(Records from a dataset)
(begin)
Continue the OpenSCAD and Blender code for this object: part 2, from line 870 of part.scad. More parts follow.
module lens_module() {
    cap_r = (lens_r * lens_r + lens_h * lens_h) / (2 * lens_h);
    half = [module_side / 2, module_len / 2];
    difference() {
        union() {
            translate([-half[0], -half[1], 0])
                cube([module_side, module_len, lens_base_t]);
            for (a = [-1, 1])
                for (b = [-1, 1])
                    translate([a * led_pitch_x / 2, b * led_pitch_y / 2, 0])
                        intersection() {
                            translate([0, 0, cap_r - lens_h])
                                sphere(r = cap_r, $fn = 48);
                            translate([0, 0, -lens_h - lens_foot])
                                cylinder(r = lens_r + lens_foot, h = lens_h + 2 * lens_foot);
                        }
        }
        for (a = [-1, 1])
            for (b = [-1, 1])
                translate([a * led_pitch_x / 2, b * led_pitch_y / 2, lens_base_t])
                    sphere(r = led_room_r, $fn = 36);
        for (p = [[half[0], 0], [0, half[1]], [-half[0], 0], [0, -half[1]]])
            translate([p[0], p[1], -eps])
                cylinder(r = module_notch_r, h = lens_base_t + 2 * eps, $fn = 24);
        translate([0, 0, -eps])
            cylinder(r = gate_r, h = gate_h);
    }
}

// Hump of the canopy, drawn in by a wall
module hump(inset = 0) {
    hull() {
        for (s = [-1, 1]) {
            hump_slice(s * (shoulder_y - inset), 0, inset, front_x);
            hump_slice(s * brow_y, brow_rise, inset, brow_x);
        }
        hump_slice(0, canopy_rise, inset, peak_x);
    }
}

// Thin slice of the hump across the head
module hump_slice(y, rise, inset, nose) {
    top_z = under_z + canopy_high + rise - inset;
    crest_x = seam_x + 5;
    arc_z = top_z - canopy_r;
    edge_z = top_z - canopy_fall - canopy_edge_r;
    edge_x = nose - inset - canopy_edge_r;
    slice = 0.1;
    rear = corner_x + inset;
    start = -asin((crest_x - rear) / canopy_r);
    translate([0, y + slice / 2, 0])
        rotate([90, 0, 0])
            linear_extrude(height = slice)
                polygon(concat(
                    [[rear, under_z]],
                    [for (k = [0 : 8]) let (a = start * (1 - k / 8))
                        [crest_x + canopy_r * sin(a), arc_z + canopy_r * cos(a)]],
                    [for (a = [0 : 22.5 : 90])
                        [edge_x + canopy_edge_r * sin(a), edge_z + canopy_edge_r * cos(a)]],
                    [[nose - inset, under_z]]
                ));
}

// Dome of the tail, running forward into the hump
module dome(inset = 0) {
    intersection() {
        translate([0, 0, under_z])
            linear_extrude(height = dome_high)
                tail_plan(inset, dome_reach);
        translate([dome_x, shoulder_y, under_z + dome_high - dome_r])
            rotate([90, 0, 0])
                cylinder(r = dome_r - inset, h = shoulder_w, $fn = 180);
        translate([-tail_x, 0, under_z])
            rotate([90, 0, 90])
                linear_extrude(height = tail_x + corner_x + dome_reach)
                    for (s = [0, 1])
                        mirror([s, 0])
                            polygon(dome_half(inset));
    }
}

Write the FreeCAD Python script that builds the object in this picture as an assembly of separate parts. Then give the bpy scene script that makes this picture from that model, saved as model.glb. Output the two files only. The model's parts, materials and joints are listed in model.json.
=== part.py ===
(end)
### TASK TO CARRY OUT
Reproduce all of the entries word for word.

### FINISHED ANSWER
Continue the OpenSCAD and Blender code for this object: part 2, from line 870 of part.scad. More parts follow.
module lens_module() {
    cap_r = (lens_r * lens_r + lens_h * lens_h) / (2 * lens_h);
    half = [module_side / 2, module_len / 2];
    difference() {
        union() {
            translate([-half[0], -half[1], 0])
                cube([module_side, module_len, lens_base_t]);
            for (a = [-1, 1])
                for (b = [-1, 1])
                    translate([a * led_pitch_x / 2, b * led_pitch_y / 2, 0])
                        intersection() {
                            translate([0, 0, cap_r - lens_h])
                                sphere(r = cap_r, $fn = 48);
                            translate([0, 0, -lens_h - lens_foot])
                                cylinder(r = lens_r + lens_foot, h = lens_h + 2 * lens_foot);
                        }
        }
        for (a = [-1, 1])
            for (b = [-1, 1])
                translate([a * led_pitch_x / 2, b * led_pitch_y / 2, lens_base_t])
                    sphere(r = led_room_r, $fn = 36);
        for (p = [[half[0], 0], [0, half[1]], [-half[0], 0], [0, -half[1]]])
            translate([p[0], p[1], -eps])
                cylinder(r = module_notch_r, h = lens_base_t + 2 * eps, $fn = 24);
        translate([0, 0, -eps])
            cylinder(r = gate_r, h = gate_h);
    }
}

// Hump of the canopy, drawn in by a wall
module hump(inset = 0) {
    hull() {
        for (s = [-1, 1]) {
            hump_slice(s * (shoulder_y - inset), 0, inset, front_x);
            hump_slice(s * brow_y, brow_rise, inset, brow_x);
        }
        hump_slice(0, canopy_rise, inset, peak_x);
    }
}

// Thin slice of the hump across the head
module hump_slice(y, rise, inset, nose) {
    top_z = under_z + canopy_high + rise - inset;
    crest_x = seam_x + 5;
    arc_z = top_z - canopy_r;
    edge_z = top_z - canopy_fall - canopy_edge_r;
    edge_x = nose - inset - canopy_edge_r;
    slice = 0.1;
    rear = corner_x + inset;
    start = -asin((crest_x - rear) / canopy_r);
    translate([0, y + slice / 2, 0])
        rotate([90, 0, 0])
            linear_extrude(height = slice)
                polygon(concat(
                    [[rear, under_z]],
                    [for (k = [0 : 8]) let (a = start * (1 - k / 8))
                        [crest_x + canopy_r * sin(a), arc_z + canopy_r * cos(a)]],
                    [for (a = [0 : 22.5 : 90])
                        [edge_x + canopy_edge_r * sin(a), edge_z + canopy_edge_r * cos(a)]],
                    [[nose - inset, under_z]]
                ));
}

// Dome of the tail, running forward into the hump
module dome(inset = 0) {
    intersection() {
        translate([0, 0, under_z])
            linear_extrude(height = dome_high)
                tail_plan(inset, dome_reach);
        translate([dome_x, shoulder_y, under_z + dome_high - dome_r])
            rotate([90, 0, 0])
                cylinder(r = dome_r - inset, h = shoulder_w, $fn = 180);
        translate([-tail_x, 0, under_z])
            rotate([90, 0, 90])
                linear_extrude(height = tail_x + corner_x + dome_reach)
                    for (s = [0, 1])
                        mirror([s, 0])
                            polygon(dome_half(inset));
    }
}

Write the FreeCAD Python script that builds the object in this picture as an assembly of separate parts. Then give the bpy scene script that makes this picture from that model, saved as model.glb. Output the two files only. The model's parts, materials and joints are listed in model.json.
=== part.py ===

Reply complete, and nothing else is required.